Click the blue "Next" button at the bottom of toolbox to define to the column to the right. Alternatively, you can click the blue “Edit” button at the top of each field column to define it. Continue until you’ve defined all of the field columns in your table.

Note: We recommend creating all of the field columns in your table before you define them with names and data types. This will ensure that the field information stays with the correct column.

If you want to delete your Field Table, click the red X in the top right corner, and then click "Yes, delete this table" to confirm.

You can add additional fields to your template by clicking on the Field tab in the toolbox. Any additional fields on your Template not included in the table are repeated in your results following each table row.

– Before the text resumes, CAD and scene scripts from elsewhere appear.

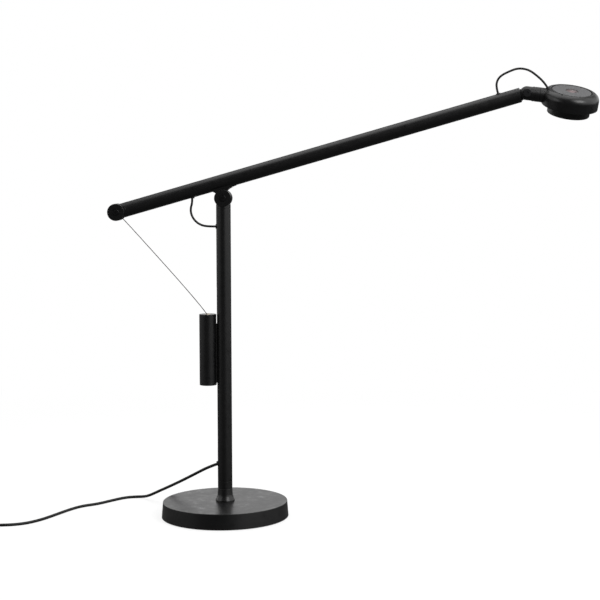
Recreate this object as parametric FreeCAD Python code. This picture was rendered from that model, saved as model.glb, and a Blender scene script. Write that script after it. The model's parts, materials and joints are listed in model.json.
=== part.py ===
import FreeCAD, Part
import math
import os
from FreeCAD import Placement, Rotation, Vector

# A desk lamp whose long arm is held up by a weight that slides on the stem.
# A thin wire runs from the arm's tail to the weight, so the weight climbs as
# the head comes down.  Millimetres, +Z up.  The origin is on the stem's axis,
# where the base stands on the table.  +X points from the stem towards the head.

# ---- driving dimensions ----------------------------------------------------

# tubes of the stem and the arm
tube_d = 20.0
tube_wall = 1.5
soft_edge = 0.6             # broken edges of turned pieces
fit_gap = 0.02              # radial gap of pieces that are pressed together
run_gap = 0.05              # radial gap of a shaft that turns in its bore
side_gap = 0.05             # gap on each side of a friction washer
washer_t = 0.5

# base
base_d = 175.0              # at the lower rim
base_taper = 1.7            # the side leans in by this much
base_h = 22.0
rim_lift = 1.0              # the cover's rim stands off the table
cover_wall = 2.0
pad_t = 2.5
pad_inset = 3.0
weight_disc_gap = 0.3
base_screw_inset = 27.5     # from the rim to a screw
base_screw_d = 5.0
base_screw_count = 3

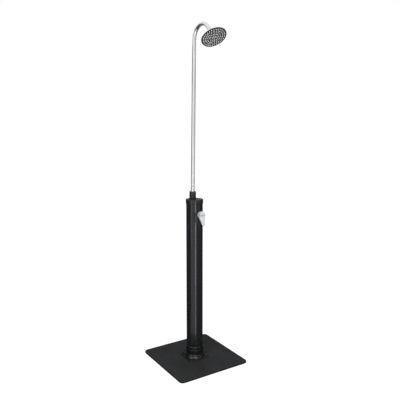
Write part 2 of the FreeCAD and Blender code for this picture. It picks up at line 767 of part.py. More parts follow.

When to use Fields vs. Tables

Sometimes it’s best to define a table with fields (green boxes) and other times a table (red boxes). The difference is in how the job results are presented. Here is how to decide:


- The job results mimic the template table format. Each row of the template table is presented as a row in the job results, with additional fields on the template (green boxes) presented in columns to the right. The additional fields (green boxes) are repeated along with each table row

- Each row of each table (of each instance set) takes up a row in the job results. For example, Table Row 1 of Instance Set 1 takes up Row 1, Table Row 2 of Instance Set 1 takes up row 2, table row 3 of instance set 1 takes up row three, and so on

- Table template data centers around the table. This format can be very helpful if you are primarily tracking the data within that table


- All of the results from each filled-in will be presented in one row. Form 1 will take up Row 1, Form 2 will take up row 2 and so on.

- All pieces of data are treated equally. Each piece of data shows up once, in the column under its field name.

Defining templates with multiple tables

Captricity allows you to define one table per template. Your forms may have multiple tables, but you can still process your forms using Captricity.  

There are three main ways you can handle a form with multiple tables:

Option 1:  Create separate templates for each table on the original form using the table feature. This is an excellent choice if you want your results presented in the same format as the tables and it’s acceptable to have your results split up over multiple CSVs.

Option 2: Create one template with a single table and define the remaining fields using the general field definition tool. This a good choice if you want the results of one table presented in the same way, and it is fine to have to the rest of the fields presented as their own repeating column.

Option 3: Create one template using only the general field definition tool. This is the perfect choice if you don’t need to maintain the table format and are happy having each cell and field be its own column in the CSV.